Short task >> Repeat the full listing, word for word.

===== Given information =====

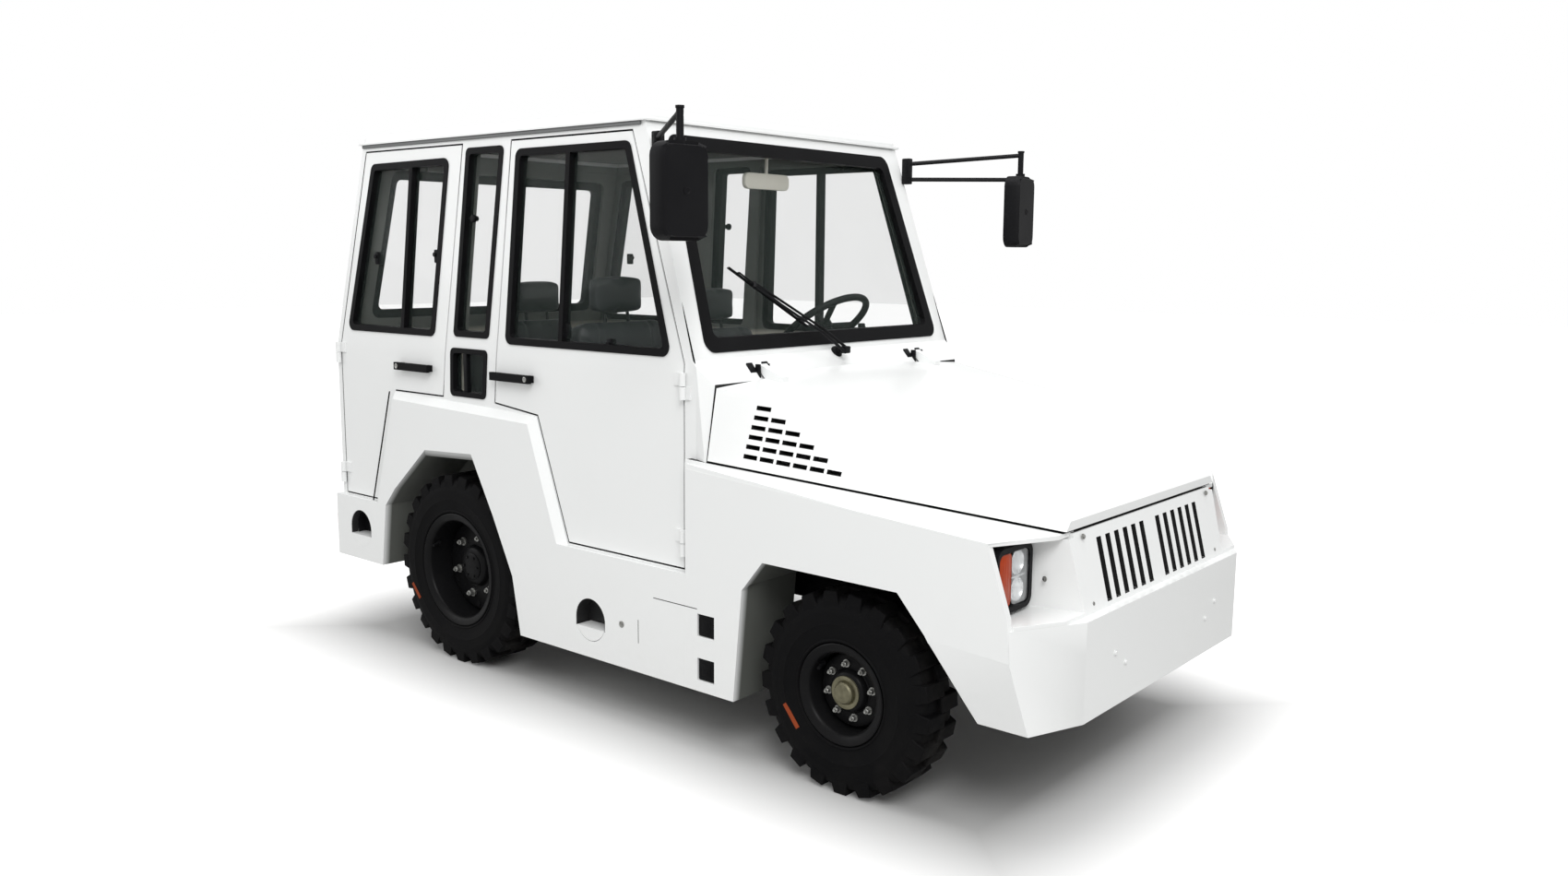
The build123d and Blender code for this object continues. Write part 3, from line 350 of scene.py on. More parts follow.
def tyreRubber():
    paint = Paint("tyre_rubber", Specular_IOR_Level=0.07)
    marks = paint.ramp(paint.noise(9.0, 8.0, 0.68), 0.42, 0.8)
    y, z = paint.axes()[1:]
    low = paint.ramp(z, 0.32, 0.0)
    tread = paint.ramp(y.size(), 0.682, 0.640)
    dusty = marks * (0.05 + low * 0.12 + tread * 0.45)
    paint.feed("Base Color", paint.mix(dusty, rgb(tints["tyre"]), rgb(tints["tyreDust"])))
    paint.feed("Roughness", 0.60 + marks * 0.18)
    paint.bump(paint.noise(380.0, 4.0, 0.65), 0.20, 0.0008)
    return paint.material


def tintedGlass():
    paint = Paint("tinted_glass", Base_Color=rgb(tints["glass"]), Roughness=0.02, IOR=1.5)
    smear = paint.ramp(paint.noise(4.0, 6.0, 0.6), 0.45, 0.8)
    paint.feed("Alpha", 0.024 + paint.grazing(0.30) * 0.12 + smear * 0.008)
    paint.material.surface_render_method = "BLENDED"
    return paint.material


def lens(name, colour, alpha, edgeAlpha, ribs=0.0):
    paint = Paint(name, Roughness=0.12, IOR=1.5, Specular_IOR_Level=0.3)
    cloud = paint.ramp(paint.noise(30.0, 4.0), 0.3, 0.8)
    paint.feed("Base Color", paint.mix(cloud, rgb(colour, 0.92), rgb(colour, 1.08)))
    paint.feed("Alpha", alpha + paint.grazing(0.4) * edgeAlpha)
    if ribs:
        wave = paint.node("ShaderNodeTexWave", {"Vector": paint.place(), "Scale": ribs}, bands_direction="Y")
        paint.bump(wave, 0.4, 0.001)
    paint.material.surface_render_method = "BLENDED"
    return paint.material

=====

Task solution >>
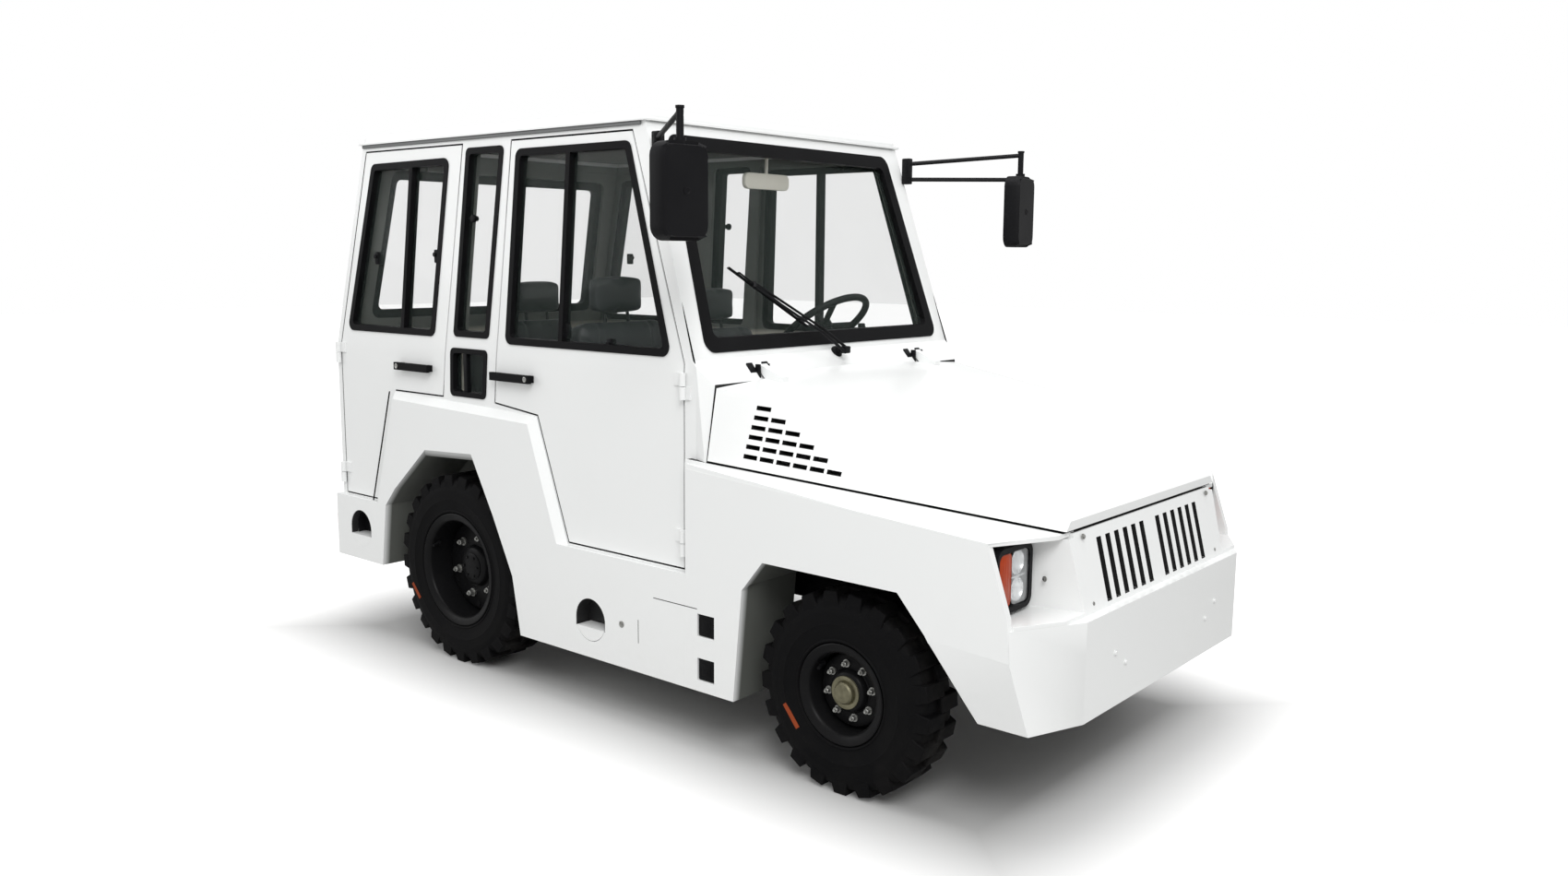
The build123d and Blender code for this object continues. Write part 3, from line 350 of scene.py on. More parts follow.
def tyreRubber():
    paint = Paint("tyre_rubber", Specular_IOR_Level=0.07)
    marks = paint.ramp(paint.noise(9.0, 8.0, 0.68), 0.42, 0.8)
    y, z = paint.axes()[1:]
    low = paint.ramp(z, 0.32, 0.0)
    tread = paint.ramp(y.size(), 0.682, 0.640)
    dusty = marks * (0.05 + low * 0.12 + tread * 0.45)
    paint.feed("Base Color", paint.mix(dusty, rgb(tints["tyre"]), rgb(tints["tyreDust"])))
    paint.feed("Roughness", 0.60 + marks * 0.18)
    paint.bump(paint.noise(380.0, 4.0, 0.65), 0.20, 0.0008)
    return paint.material


def tintedGlass():
    paint = Paint("tinted_glass", Base_Color=rgb(tints["glass"]), Roughness=0.02, IOR=1.5)
    smear = paint.ramp(paint.noise(4.0, 6.0, 0.6), 0.45, 0.8)
    paint.feed("Alpha", 0.024 + paint.grazing(0.30) * 0.12 + smear * 0.008)
    paint.material.surface_render_method = "BLENDED"
    return paint.material


def lens(name, colour, alpha, edgeAlpha, ribs=0.0):
    paint = Paint(name, Roughness=0.12, IOR=1.5, Specular_IOR_Level=0.3)
    cloud = paint.ramp(paint.noise(30.0, 4.0), 0.3, 0.8)
    paint.feed("Base Color", paint.mix(cloud, rgb(colour, 0.92), rgb(colour, 1.08)))
    paint.feed("Alpha", alpha + paint.grazing(0.4) * edgeAlpha)
    if ribs:
        wave = paint.node("ShaderNodeTexWave", {"Vector": paint.place(), "Scale": ribs}, bands_direction="Y")
        paint.bump(wave, 0.4, 0.001)
    paint.material.surface_render_method = "BLENDED"
    return paint.material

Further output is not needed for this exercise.